Chern-Simons terms and the Three Notions of Charge

TL;DR

The work investigates how Chern-Simons terms and modified Bianchi identities in gauge theories with branes alter the notion of electric or magnetic charge. It introduces and contrasts three notions—brane source charge (localized but non-conserved and non-quantized), Maxwell charge (gauge-invariant and conserved but delocalized), and Page charge (localized, conserved, and quantized but gauge-dependent under large transformations)—and elucidates their interrelations via the modified Bianchi identity $d\,\tilde{F}_4 + F_2 \wedge H_3 = 0$ and KK reduction to higher dimensions.

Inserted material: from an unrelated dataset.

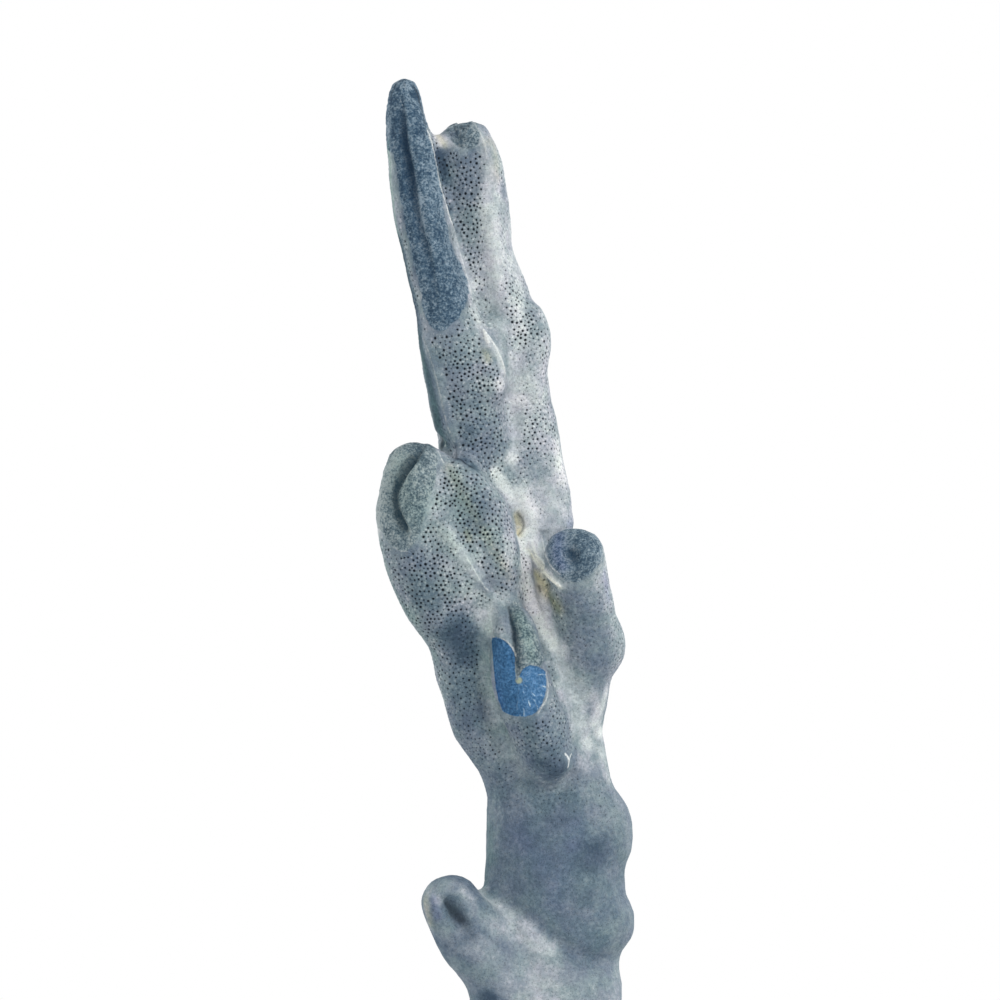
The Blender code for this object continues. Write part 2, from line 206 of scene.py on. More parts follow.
# Rises and hollows along lines on the skin: height (negative for a hollow), then (x, z, radius).
RELIEF = [
    # The back finger: the scallops of its tip, its crest and the broad rise below.
    (0.5, [(-22.6, 239.8, 0.9)]),
    (0.6, [(-20.4, 240.4, 0.9)]),
    (0.5, [(-18.6, 239.4, 0.8)]),
    (0.7, [(-17.8, 238.4, 1.2), (-15.4, 233.4, 1.4), (-14.6, 228.0, 1.5), (-15.6, 219.0, 1.6)]),
    (0.6, [(-13.6, 216.0, 2.2), (-12.6, 205.0, 2.2), (-11.6, 194.0, 2.2), (-10.6, 184.0, 2.0)]),
    # The blade's left crest, its sharp right edge and the broken white ridge below that.
    (0.9, [(-29.7, 186.0, 0.9), (-28.2, 180.5, 1.1), (-26.3, 174.6, 1.2), (-24.2, 165.0, 1.2),
           (-22.1, 159.4, 1.1)]),
    (-0.6, [(-29.4, 176.6, 1.5), (-27.4, 167.0, 1.5), (-25.6, 160.4, 1.4)]),
    (0.7, [(-29.2, 236.6, 0.4), (-28.6, 232.0, 0.9), (-27.0, 224.0, 1.1), (-24.0, 214.0, 1.2)]),
    (0.7, [(-24.0, 214.0, 1.2), (-21.8, 207.0, 1.3), (-19.0, 197.0, 1.4), (-16.6, 189.5, 1.2)]),
    (0.45, [(-15.2, 187.0, 0.8), (-14.0, 184.6, 0.8), (-12.4, 182.4, 0.8), (-11.2, 179.6, 0.8),
            (-10.4, 176.6, 0.7)]),
    # The valley between the blade and the back finger, on down past the left lobe.
    (-1.0, [(-9.0, 171.5, 1.6), (-8.2, 166.0, 1.7), (-7.0, 159.0, 1.9), (-7.6, 153.5, 1.9)]),
    (0.6, [(-5.6, 147.0, 1.8), (-3.6, 141.0, 1.8)]),
    (1.8, [(-5.2, 131.0, 1.5), (-4.6, 126.0, 1.9), (-3.4, 120.6, 2.1), (-1.4, 115.0, 2.0)]),
    (1.2, [(-1.6, 114.0, 1.6), (0.4, 108.0, 1.8), (2.4, 101.0, 1.8), (4.6, 94.0, 1.8), (6.4, 87.0, 1.6)]),
    # The left lobe's slanting crest, the step at its lower end and the small pit in its right edge.
    (0.75, [(-26.6, 140.6, 1.8), (-23.2, 135.4, 1.8), (-19.8, 130.6, 1.7), (-16.4, 125.8, 1.5),
            (-14.2, 123.0, 1.1)]),
    (-0.8, [(-17.0, 128.6, 1.0), (-14.0, 124.0, 1.1), (-11.6, 121.2, 1.0)]),
    (-0.7, [(-6.9, 141.0, 1.0), (-6.3, 138.6, 1.1), (-6.4, 136.6, 0.9)]),
    # The crotch under the blade.
    (-1.3, [(-27.0, 160.6, 1.3), (-24.6, 157.8, 1.3), (-22.2, 156.0, 1.2)]),
    (-1.1, [(-21.6, 156.6, 0.8), (-19.8, 155.4, 1.0), (-18.2, 154.2, 1.0), (-16.8, 153.2, 0.7)]),
    # The valleys left of the front lobe and under its bulb, and the bulb.
    (-1.0, [(-18.4, 110.0, 1.7), (-15.4, 102.0, 1.8), (-12.8, 94.0, 1.9), (-10.2, 84.0, 2.0)]),
    (-1.7, [(-8.4, 79.6, 1.5), (-5.4, 75.6, 1.5), (-1.0, 73.0, 1.5), (3.6, 73.2, 1.5), (7.6, 77.0, 1.4)]),
    (-0.5, [(8.6, 98.0, 2.2), (11.4, 90.0, 2.4), (11.4, 80.0, 2.4)]),
    (2.4, [(-2.6, 90.0, 2.8), (0.0, 84.0, 3.6), (1.8, 79.8, 3.4)]),
    # The notch under the right finger's broken ledge.
    (-0.9, [(-1.6, 127.0, 0.9), (0.4, 124.2, 1.3), (2.6, 121.0, 1.6), (4.4, 117.0, 1.6)]),
    # The hollow in the lower knob's tip.
    (-1.8, [(-24.4, 45.8, 1.5), (-22.6, 43.2, 1.9), (-20.8, 40.6, 1.7)]),
    # The crease under the stem's mass, and the rise that runs from it to the knob.
    (-0.5, [(3.8, 34.0, 2.6), (10.0, 29.8, 2.6), (16.8, 30.0, 2.4)]),
    (0.9, [(-15.0, 44.8, 2.2), (-9.6, 41.2, 2.4), (-3.8, 38.4, 2.8)]),
]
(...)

The Page charge emerges as the natural, higher-dimensionally grounded quantized quantity, with its quantization tied to 11D Dirac quantization and T-duality, while the brane-source and Maxwell charges illuminate brane-ending dynamics (e.g., Hanany-Witten effects) and bulk-field contributions, respectively. This framework provides a coherent language for addressing charge quantization puzzles (as raised by Bachas, Douglas, and Schweigert) and clarifies how higher-dimensional theory constrains lower-dimensional charges in brane systems.

Abstract

In theories with Chern-Simons terms or modified Bianchi identities, it is useful to define three notions of either electric or magnetic charge associated with a given gauge field. A language for discussing these charges is introduced and the properties of each charge are described. `Brane source charge' is gauge invariant and localized but not conserved or quantized, `Maxwell charge' is gauge invariant and conserved but not localized or quantized, while `Page charge' conserved, localized, and quantized but not gauge invariant. This provides a further perspective on the issue of charge quantization recently raised by Bachas, Douglas, and Schweigert.